I think Freud has largely been relegated to a part of psychotherapy and psychoanalysis, where in the past he was psychiatry and psychoanalysis. I think Marx, his theory which used to be the reigning orthodoxy in the departments of economics and most universities around the world has now been discredited, and his contributions to economics have now been relegated to those areas where he really did make contributions and insights, and that’s a very small piece of territory.    

That’s a necessary contraction that’s required with these leaders of modernity who have been used as platforms for the secular progressives. Marx and Freud have already been contracted, and I think Darwin is on his way to being contracted. And I think that’s a good thing. I think there’s been too much adulation and far, far too much credence given to their theories as grand, sweeping meta-narratives to explain origin, life, the human soul and human economics.

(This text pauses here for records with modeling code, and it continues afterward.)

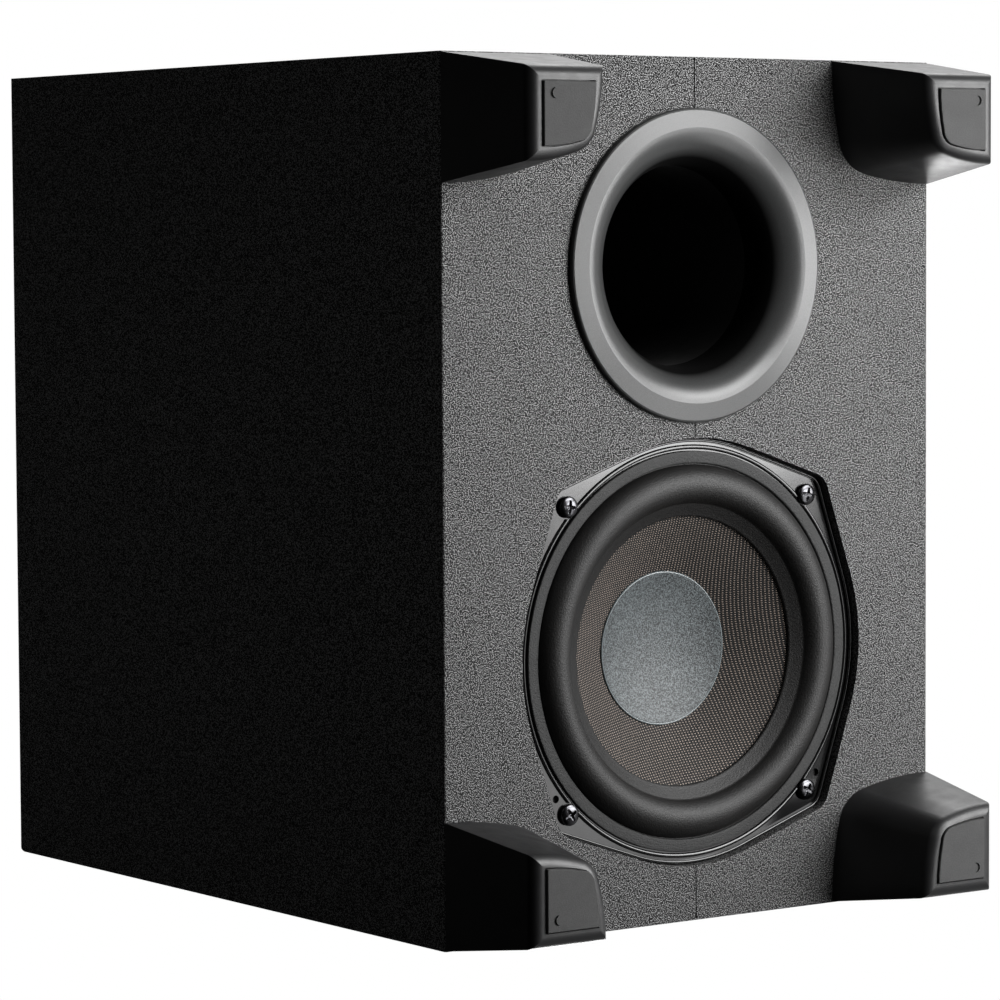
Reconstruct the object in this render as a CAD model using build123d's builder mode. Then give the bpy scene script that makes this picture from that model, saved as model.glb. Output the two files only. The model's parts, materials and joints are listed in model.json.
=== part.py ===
from build123d import *
import math
import os

os.makedirs("parts", exist_ok=True)

# Down-firing ported subwoofer. Origin at the middle of the footprint on the floor, +Z up.
# -Y is the front (driver end), +Y the rear (port and amplifier end), +X the right-hand side panel.

# ---------------------------------------------------------------- cabinet sizes, mm
body_width = 221.5
body_depth = 310.0
body_height = 299.0
foot_height = 43.5
pad_proud = 1.0
board = 15.0
baffle_board = 18.0
base_z = foot_height + pad_proud
top_z = base_z + body_height
half_width = body_width / 2
half_depth = body_depth / 2
inner_x = half_width - board
inner_y = half_depth - board
floor_z = base_z + baffle_board
ceiling_z = top_z - board
front_top_radius = 5.0
top_edge_radius = 2.5
base_edge_radius = 0.9
seam_width = 0.45
seam_depth = 0.35
glue_gap = 0.05

# ---------------------------------------------------------------- driver sizes, mm
driver_y = -58.0
screw_spacing = 109.0
frame_radius = 76.6
ear_radius = 7.4
frame_clearance = 0.6
rebate_depth = 6.5
frame_front = 4.2
frame_plate = 1.5
lip_width = 1.1
lip_height = 0.8
bead_centre_radius = 73.8
bead_radius = 0.9
gasket_inner_radius = 67.8
gasket_outer_radius = 72.4
gasket_front = 3.0
driver_cutout_radius = 70.0
locating_hole_radius = 1.4
locating_hole_x = 59.8
locating_hole_y = 48.6
cone_slope = 0.6
cap_radius = 28.1
cap_depth = 19.2
cone_front_at_cap = 19.6
cone_thickness = 0.9
cone_edge_radius = 53.4
land_inner_radius = 48.7
land_thickness = 0.55
former_inner_radius = 18.7
former_outer_radius = 19.1
coil_outer_radius = 20.0
pole_radius = 18.2
top_plate_hole = 20.7
top_plate_radius = 43.0
magnet_radius = 45.0
magnet_hole = 24.0

# ---------------------------------------------------------------- port sizes, mm
port_y = 80.8
port_bore = 36.0
port_flange_radius = 56.1
port_mouth_radius = 49.2
port_proud = 2.85
port_edge = 2.1
flare_radius = 15.3
flare_start = math.radians(8)
port_hole_radius = 46.0
tube_wall = 2.2
tube_start = 16.0
socket_length = 12.0
tube_end = 135.0
socket_radius = port_bore + tube_wall + glue_gap
collar_radius = socket_radius + 2.6

# ---------------------------------------------------------------- rear amplifier sizes, mm
plate_width = 168.0
plate_height = 88.0
plate_thickness = 2.4
plate_set_back = 2.0
plate_corner = 5.0
plate_z = base_z + 232.0
cutout_width = 144.0
cutout_height = 64.0
plate_outer_y = half_depth - plate_set_back
plate_inner_y = plate_outer_y - plate_thickness
standoff_height = 16.0
pcb_thickness = 1.6
pcb_width = 136.0
pcb_height = 57.0
pcb_outer_y = plate_inner_y - standoff_height
pcb_inner_y = pcb_outer_y - pcb_thickness
seal_thickness = 1.2
inlet_x = 44.0
inlet_z = plate_z - 12.0
pin_spacing = 8.6
pin_radius = 1.19
button_x = -40.0
button_z = plate_z - 12.0
button_radius = 3.4
button_travel = 0.6
led_x = -40.0
led_z = plate_z + 6.0
led_radius = 1.5


def axial_plane(y0):
    """Half-section plane through a vertical axis at y0: local x is the radius and local y is Z."""
    return Plane(origin=(0, y0, 0), x_dir=(1, 0, 0), z_dir=(0, -1, 0))


def vertical_axis(y0):
    return Axis((0, y0, 0), (0, 0, 1))


def lift(points):
    """Radius and height above the baffle's underside, as points of the half section."""
    return [(radius, base_z + up) for radius, up in points]


def rear_plane(y0):
    """Vertical plane facing the rear at y0: local x is -X and local y is Z."""
    return Plane(origin=(0, y0, 0), x_dir=(-1, 0, 0), z_dir=(0, 1, 0))


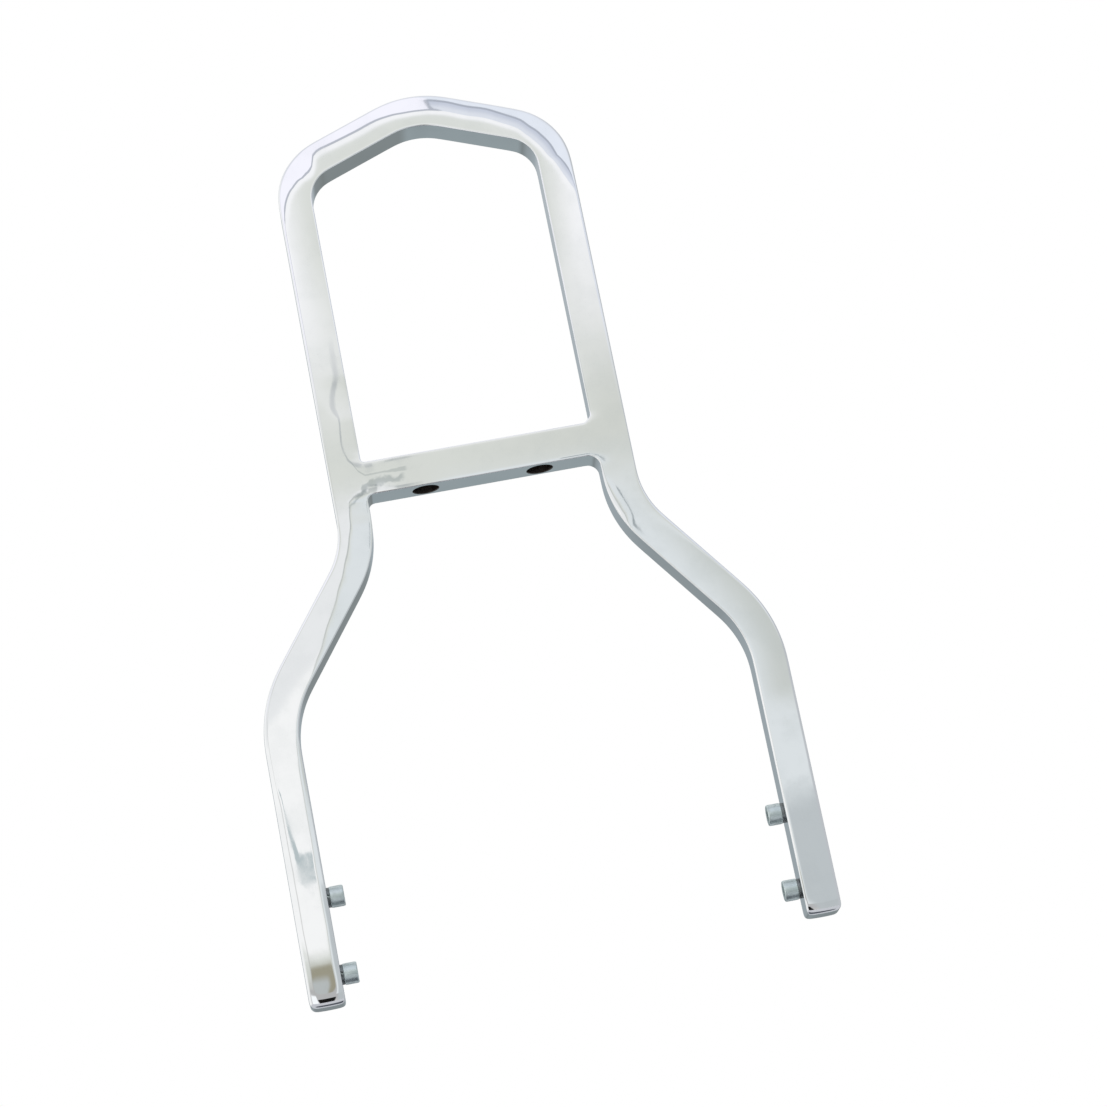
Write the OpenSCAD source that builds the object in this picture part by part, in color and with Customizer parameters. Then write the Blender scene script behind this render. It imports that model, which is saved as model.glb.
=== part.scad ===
// Sissy bar for a motorcycle: one square bar bent in a plane, with a welded
// crossbar, four socket head screws and their lock washers.
// Millimetres, +Z up, front face towards -Y. The origin lies midway between
// the two feet, on the plane that they end in and in the bar's middle plane.

/* [Bar stock] */
// Width of the square bar across its flats
bar_w = 15.875; // [14:0.125:18]
// Radius that rounds the bar's long edges
edge_r = 1.6; // [0.8:0.1:2.4]

/* [Bent bar] */
// Distance between the middle lines of the two legs
leg_spacing = 223.2; // [205:0.2:245]
// Distance between the middle lines of the hoop's two sides
hoop_spacing = 123.6; // [108:0.2:140]
// Height of the corner where a leg starts to lean inwards
hip_z = 135; // [110:0.2:145]
// How far the leaning stretch runs inwards, for its rise below
lean_run = 3; // [2.5:0.1:3.2]
// How far the leaning stretch rises, for its run above
lean_rise = 4; // [3.5:0.1:4.5]
// Height of the corner between a hoop side and the arch
shoulder_z = 389.7; // [360:0.1:410]
// How far half the arch runs inwards, for its rise below
arch_run = 117; // [100:1:130]
// How far half the arch rises, for its run above
arch_rise = 44; // [35:1:50]
// Radius of the bend at the hip, on the middle line
hip_r = 55; // [35:1:60]
// Radius of the bend at the waist, on the middle line
waist_r = 46; // [30:1:50]
// Radius of the bend at the shoulder, on the middle line
shoulder_r = 23; // [16:1:30]
// Radius of the bend at the apex, on the middle line
apex_r = 40; // [20:1:60]

/* [Feet] */
// Radius of the rounded front edge of a leg's end
foot_front_r = 3.7; // [2:0.1:6]
// Radius of the rounded outer corner of a leg's end
foot_outer_r = 2.2; // [1:0.1:5]
// Radius of the eased inner corner of a leg's end
foot_inner_r = 1.4; // [0.6:0.2:3]

/* [Crossbar] */
// Height of the crossbar's middle line
crossbar_z = 235.1; // [226:0.1:248]
// Distance between the crossbar's two pad screw holes
pad_hole_spacing = 53.3; // [40:0.1:70]
// Diameter of a pad screw hole
pad_hole_d = 6.8; // [5:0.1:8]
// Diameter of the counterbore below a pad screw hole
pad_counterbore_d = 11.9; // [9:0.1:12.5]
// Depth of the counterbore, from the crossbar's underside
pad_counterbore_depth = 7.2; // [4:0.1:10]

/* [Welds] */
// Radius of the weld fillet above the crossbar
weld_upper_r = 2.6; // [1.5:0.1:5]
// Radius of the weld fillet below the crossbar
weld_lower_r = 3.8; // [1.5:0.1:6]
// Depth by which the ground weld lies under the bar's front and back faces
weld_sink = 0.2; // [0.1:0.05:0.4]

/* [Screws] */
// Height of the lower screw above the foot
lower_screw_z = 13.7; // [10:0.1:18]
// Distance between the two screws of a leg
screw_spacing = 34.9; // [25:0.1:45]
// Diameter of the screw's thread
thread_d = 6.35; // [5:0.05:7]
// Gap between the thread and the wall of its tapped hole
thread_gap = 0.04; // [0.02:0.01:0.1]
// Wall left between the tapped hole's full depth and the leg's outer face
tap_wall = 3.375; // [2.5:0.125:5]
// Gap between the screw's tip and the bottom of its tapped hole
tip_gap = 1; // [0.5:0.1:2]
// Diameter of the screw's head
head_d = 9.53; // [8.5:0.01:11]
// Height of the screw's head
head_h = 6.35; // [5:0.05:8]
// Bevel on the outer rim of the head
head_bevel = 0.6; // [0.3:0.1:1]
// Width of the hexagon socket across its flats
socket_flats = 4.76; // [4:0.02:5]
// Depth of the hexagon socket
socket_depth = 3.2; // [2:0.1:4]

/* [Lock washers] */
// Outer diameter of the lock washer
washer_d = 9; // [8:0.1:11]
// Gap between the thread and the washer's hole
washer_gap = 0.2; // [0.1:0.05:0.4]
// Thickness of the lock washer
washer_t = 1.2; // [0.8:0.1:2]
// Width of the slanted split in the washer
split_w = 0.9; // [0.5:0.1:1.5]
// Slant of the split from the washer's axis, in degrees
split_slant = 30; // [0:5:45]

/* [Hidden] */
$fn = 64;

leg_x = leg_spacing / 2;
hoop_x = hoop_spacing / 2;
half_w = bar_w / 2;
leg_inner_x = leg_x - half_w;
hoop_inner_x = hoop_x - half_w;
crossbar_l = 2 * hoop_inner_x;
upper_screw_z = lower_screw_z + screw_spacing;
tap_depth = bar_w - tap_wall;
tap_d = thread_d + 2 * thread_gap;
tap_point_h = tap_d / 2 * tan(31);
shank_l = tap_depth - tip_gap + washer_t;
washer_hole_d = thread_d + 2 * washer_gap;
socket_corners_d = socket_flats / cos(30);
washer_band = (washer_d - washer_hole_d) / 2;
// How far a cutter runs past the face that it opens
past = 1;
// Share of a weld fillet's radius that its toes reach along each face
weld_reach = 0.8;

// Turns of the bends, in degrees, and the length of straight bar that each
// bend takes up on either side of its corner
lean_turn = atan2(lean_run, lean_rise);
arch_turn = atan2(arch_rise, arch_run);
shoulder_turn = 90 - arch_turn;
function taken(r, turn) = r * tan(turn / 2);
hip_taken = taken(hip_r, lean_turn);
waist_taken = taken(waist_r, lean_turn);
shoulder_taken = taken(shoulder_r, shoulder_turn);
apex_taken = taken(apex_r, 2 * arch_turn);

waist_z = hip_z + (leg_x - hoop_x) * lean_rise / lean_run;
apex_z = shoulder_z + hoop_x * arch_rise / arch_run;
// Height of the middle line where the arch is highest
crown_z = apex_z - apex_r * (1 / cos(arch_turn) - 1);

// From the arch's crown down to the right foot: the straight run, the bend
// radius and the turn (leftwards if positive) of each stretch
stretches = [
    [0, apex_r, -arch_turn],
    [hoop_x / cos(arch_turn) - apex_taken - shoulder_taken, shoulder_r, -shoulder_turn],
    [shoulder_z - waist_z - shoulder_taken - waist_taken, waist_r, lean_turn],
    [(waist_z - hip_z) / cos(lean_turn) - waist_taken - hip_taken, hip_r, -lean_turn],
    [hip_z - hip_taken + past, 0, 0]
];

module bar_section() {
    flat = bar_w - 2 * edge_r;
    square([bar_w, flat], center = true);
    square([flat, bar_w], center = true);
    for (x = [-1, 1], y = [-1, 1])
        translate([x, y] * flat / 2) circle(r = edge_r);
}

// Bar of length l along +X, centred on the axis
module straight_bar(l) {
    rotate([90, 0, 90]) linear_extrude(l) bar_section();
}

// Block that holds all of a bend of radius r that lies ahead of the YZ plane
module ahead(r) {
    size = 2 * (r + bar_w);
    translate([0, -size, -bar_w]) cube([size, 2 * size, 2 * bar_w]);
}

// Carries its children from a bend's start, heading along +X, to its end
module after_bend(r, turn) {
    side = turn > 0 ? 1 : -1;
    translate([0, side * r, 0]) rotate([0, 0, turn]) translate([0, -side * r, 0]) children();
}

// The bar on a bend of radius r that starts at the origin, heading along +X
module bend(r, turn) {
    side = turn > 0 ? 1 : -1;
    intersection() {
        translate([0, side * r, 0]) rotate_extrude() translate([r, 0]) bar_section();
        ahead(r);
        after_bend(r, turn) mirror([1, 0, 0]) ahead(r);
    }
}

// The bar from stretch i on, lying in the XY plane and heading along +X
module bar_from(i) {
    l = stretches[i][0];
    if (l > 0) straight_bar(l);
    if (i < len(stretches) - 1)
        translate([l, 0, 0]) {
            bend(stretches[i][1], stretches[i][2]);
            after_bend(stretches[i][1], stretches[i][2]) bar_from(i + 1);
        }
}

// What a foot loses below the plane y = 0 and outside a round of radius r in
// the corner at the origin, over a face w wide
module foot_cutter(r, w) {
    translate([0, 0, -past]) linear_extrude(bar_w + 2 * past)
        difference() {
            translate([-past, -2 * past]) square([w + 2 * past, r + 2 * past]);
            translate([r, 0]) square([w + 2 * past, r + past]);
            translate([r, r]) circle(r = r);
        }
}

module foot_rounding() {
    translate([leg_inner_x, -half_w, 0])
        rotate([90, 0, 90]) foot_cutter(foot_front_r, bar_w);
    translate([leg_x + half_w, half_w, 0])
        rotate([90, 0, 0]) mirror([1, 0, 0]) foot_cutter(foot_outer_r, bar_w);
    translate([leg_inner_x, half_w, 0])
        rotate([90, 0, 0]) foot_cutter(foot_inner_r, bar_w);
}

// Turns a piece made for the right leg half a turn to the left leg
module on_side(side) {
    rotate([0, 0, side > 0 ? 0 : 180]) children();
}

module tapped_hole(z) {
    translate([leg_inner_x, 0, z]) rotate([0, 90, 0]) {
        translate([0, 0, -past]) cylinder(d = tap_d, h = tap_depth + past);
        translate([0, 0, tap_depth]) cylinder(d1 = tap_d, d2 = 0, h = tap_point_h);
    }
}

module bent_bar() {
    color([0.80, 0.82, 0.84])
        difference() {
            for (side = [0, 1])
                mirror([side, 0, 0]) translate([0, 0, crown_z]) rotate([90, 0, 0]) bar_from(0);
            foot_rounding();
            mirror([1, 0, 0]) foot_rounding();
            for (side = [-1, 1], z = [lower_screw_z, upper_screw_z])
                on_side(side) tapped_hole(z);
        }
}

module crossbar() {
    color([0.78, 0.80, 0.82])
        difference() {
            translate([-hoop_inner_x, 0, crossbar_z]) straight_bar(crossbar_l);
            for (side = [-1, 1])
                translate([side * pad_hole_spacing / 2, 0, crossbar_z - half_w]) {
                    translate([0, 0, -past]) cylinder(d = pad_hole_d, h = bar_w + 2 * past);
                    translate([0, 0, -past])
                        cylinder(d = pad_counterbore_d, h = pad_counterbore_depth + past);
                }
        }
}

// Section of a weld fillet of radius r in the corner at the origin, whose
// faces run along -X and +Y
module fillet_section(r) {
    reach = r * weld_reach;
    difference() {
        translate([-reach, 0]) square(reach);
        translate([-r, r]) circle(r = r);
    }
}

// Weld metal round the crossbar's right end: the two fillets, and what fills
// the grooves beside the hoop side's rounded edges
module weld() {
    depth = bar_w - 2 * weld_sink;
    top = weld_upper_r * weld_reach;
    bottom = weld_lower_r * weld_reach;
    translate([hoop_inner_x, depth / 2, crossbar_z]) rotate([90, 0, 0]) linear_extrude(depth) {
        translate([0, half_w]) fillet_section(weld_upper_r);
        translate([0, -half_w]) mirror([0, 1]) fillet_section(weld_lower_r);
    }
    difference() {
        translate([hoop_inner_x, -depth / 2, crossbar_z - half_w - bottom])
            cube([edge_r, depth, bar_w + top + bottom]);
        translate([hoop_x, 0, crossbar_z - bar_w])
            rotate([0, -90, 0]) straight_bar(2 * bar_w);
    }
}

module weld_right() {
    color([0.72, 0.74, 0.76]) weld();
}

module weld_left() {
    color([0.72, 0.74, 0.76]) mirror([1, 0, 0]) weld();
}

// Socket head screw with its axis on X, its head's underside on the YZ plane
// and its shank along +X
module screw() {
    color([0.56, 0.60, 0.57])
        rotate([0, 90, 0]) {
            cylinder(d = thread_d, h = shank_l);
            difference() {
                union() {
                    translate([0, 0, head_bevel - head_h])
                        cylinder(d = head_d, h = head_h - head_bevel);
                    translate([0, 0, -head_h])
                        cylinder(d1 = head_d - 2 * head_bevel, d2 = head_d, h = head_bevel);
                }
                translate([0, 0, -head_h - past])
                    cylinder(d = socket_corners_d, h = socket_depth + past, $fn = 6);
            }
        }
}

module screw_at(side, z) {
    on_side(side) translate([leg_inner_x - washer_t, 0, z]) screw();
}

// Split lock washer with its axis on X, between the YZ plane and x = -washer_t
module lock_washer() {
    color([0.45, 0.48, 0.46])
        rotate([0, -90, 0])
            difference() {
                cylinder(d = washer_d, h = washer_t);
                translate([0, 0, -past]) cylinder(d = washer_hole_d, h = washer_t + 2 * past);
                translate([0, (washer_d - washer_band) / 2, washer_t / 2])
                    rotate([0, split_slant, 0])
                        cube([split_w, 2 * washer_band, 4 * washer_t], center = true);
            }
}

module lock_washer_at(side, z) {
    on_side(side) translate([leg_inner_x, 0, z]) lock_washer();
}

module screw_left_lower() screw_at(-1, lower_screw_z);
module screw_left_upper() screw_at(-1, upper_screw_z);
module screw_right_lower() screw_at(1, lower_screw_z);
module screw_right_upper() screw_at(1, upper_screw_z);
module lock_washer_left_lower() lock_washer_at(-1, lower_screw_z);
module lock_washer_left_upper() lock_washer_at(-1, upper_screw_z);
module lock_washer_right_lower() lock_washer_at(1, lower_screw_z);
module lock_washer_right_upper() lock_washer_at(1, upper_screw_z);

bent_bar();
crossbar();
weld_left();
weld_right();
screw_left_lower();
screw_left_upper();
screw_right_lower();
screw_right_upper();
lock_washer_left_lower();
lock_washer_left_upper();
lock_washer_right_lower();
lock_washer_right_upper();
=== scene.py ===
"""Looks of a chromed sissy bar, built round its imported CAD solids.

The bent bar, the crossbar and the two ground welds are one polished and plated surface on the real
object, so one mesh stands for those four solids. Four knurled screws and their split lock washers
stand for theirs. Lengths are in metres, in the frame of the CAD model: +Z up along the legs, the
front face towards -Y, and the origin midway between the two feet.
"""

import logging
import math
from collections.abc import Callable, Iterator, Sequence
from contextlib import contextmanager
from dataclasses import dataclass
from enum import Enum

import bmesh
import bpy
from mathutils import Matrix, Vector, noise


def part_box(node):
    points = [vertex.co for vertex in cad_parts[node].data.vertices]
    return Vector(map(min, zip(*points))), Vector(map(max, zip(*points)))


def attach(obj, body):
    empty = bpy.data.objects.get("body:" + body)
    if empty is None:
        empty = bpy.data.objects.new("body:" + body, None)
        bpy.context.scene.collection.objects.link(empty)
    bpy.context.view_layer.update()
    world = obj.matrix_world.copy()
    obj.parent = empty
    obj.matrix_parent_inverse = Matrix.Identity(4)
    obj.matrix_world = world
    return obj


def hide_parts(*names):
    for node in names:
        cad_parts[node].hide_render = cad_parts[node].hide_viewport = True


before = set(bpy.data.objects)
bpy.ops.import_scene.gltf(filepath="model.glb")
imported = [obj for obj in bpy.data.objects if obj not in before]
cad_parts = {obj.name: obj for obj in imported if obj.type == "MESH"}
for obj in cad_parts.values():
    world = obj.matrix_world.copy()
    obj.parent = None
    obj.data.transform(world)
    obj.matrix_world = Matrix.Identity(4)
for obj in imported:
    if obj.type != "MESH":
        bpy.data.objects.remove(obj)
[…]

Darwin’s theory has been revised such that it looks less and less like his theory, but it still has his name on it. Less and less the information we’re receiving through the study of phenomena doesn’t uphold his theory because his theory’s too simple to explain how life develops. And nobody has a credible theory, scientifically, of how life originated. No one. The Darwinists admit it on the phone. There is no scientific theory for human or life origins. Nobody knows how inorganic transformed into organic. We know what we believe as religious people—“Well, God did it.” That’s not a scientific answer. That’s a metaphysical answer, which I think is the right answer. But how it actually happened mechanically, no one knows. And that’s an interesting point when you have a theory of life development such as Darwinism, which doesn’t have any theory of the origin of life that’s credible.